知らない人たちのやさしさの連携

家の近所の薬局に行ってみたが、どこも入口に「コロナ検査キットの在庫はありません」の貼り紙がしてあった。しかたがないのでバスに乗り、覚えている限り薬局があるバス停で降り、探して回った。「三千里」はさすがに大袈裟だが、検査キットを求めて歩き続けた。図書館と市役所にも行ったが、どこにもない。最後に病院の薬局に行ったのは、病院にないわけがないと思ったからだった。が、切らしているという。
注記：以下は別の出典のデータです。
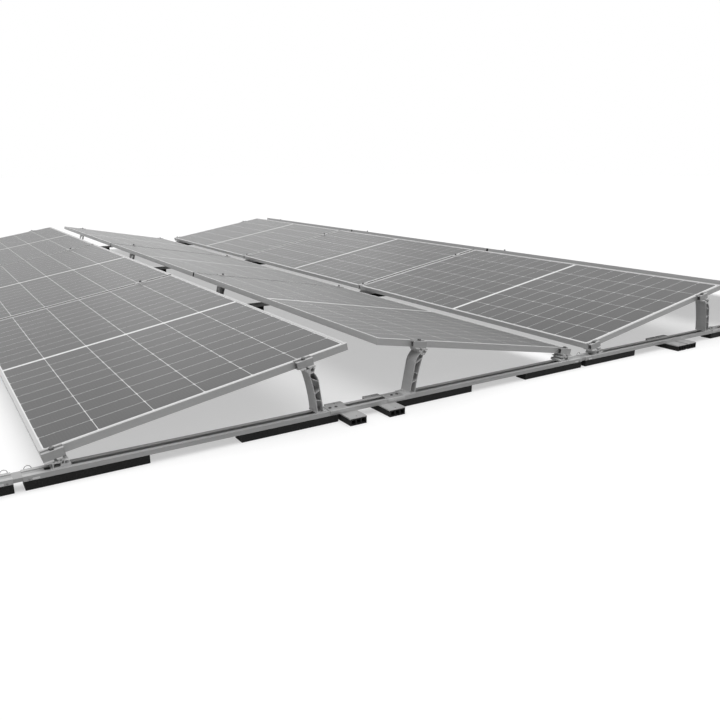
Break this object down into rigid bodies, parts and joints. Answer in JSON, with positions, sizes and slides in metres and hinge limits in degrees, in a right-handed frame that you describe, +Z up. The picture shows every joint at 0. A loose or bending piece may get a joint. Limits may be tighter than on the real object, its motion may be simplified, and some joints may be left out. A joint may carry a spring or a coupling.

「もうどこにもないんでしょうか。家族ががんで入院中なので、検査キットがないと面会に行けないんですけど」

こんなことを言われても薬剤師の女性だって困るだろうが、つい愚痴ってしまった。彼女は何かをさらさらとメモ紙に書き始める。

「ここに行けばまだあると思います」

メモを渡されて驚いた。それはわが家から歩いて5分のところにある地元のコミュニティセンターの住所だった。

灯台下暗しとはこのことか。早速コミュニティセンターに行ってみると、大晦日はいつもより早く業務を終了するようで、後始末に追われている若い女性が一人いた。

「ここに検査キットがあると聞いてきたのですが」

声をかけると、髪の毛の先にカラフルなビーズをつけたラスタヘアの女性が、

「あります。そこから持って行ってください」

と、壁際の棚を指さした。10箱ばかり検査キットが積み上げてある。感動しながら近づいていくと、

「早かったですね」

と女性が言った。

「え?」

「電話があったんです。あなたが来るかもと」

まさか病院の薬局がそんなサービスまでしているわけはないだろうと不思議に思っていると、彼女は言った。

「あれ、わたしの姉なんです。あなたにここの住所を渡した薬剤師」

そう言われてみれば髪型や服装は全然違うけど、顔立ちがよく似ている。

「……そうだったんですね。お姉さんによろしくお伝えください」

わたしは棚から検査キットを取ってバッグに入れた。女性はテーブルの上に散らばったティーカップを片付けていた。

「よいお年を」

そう言うと、彼女が微笑しながらこちらを見た。

「あなたも、心安らかな新年を」

知らない人たちのやさしさの連携が身に沁みた。A CUP OF KINDNESS.「蛍の光」の元歌の歌詞にそんな一節があったなと思いながらわたしは外に出た。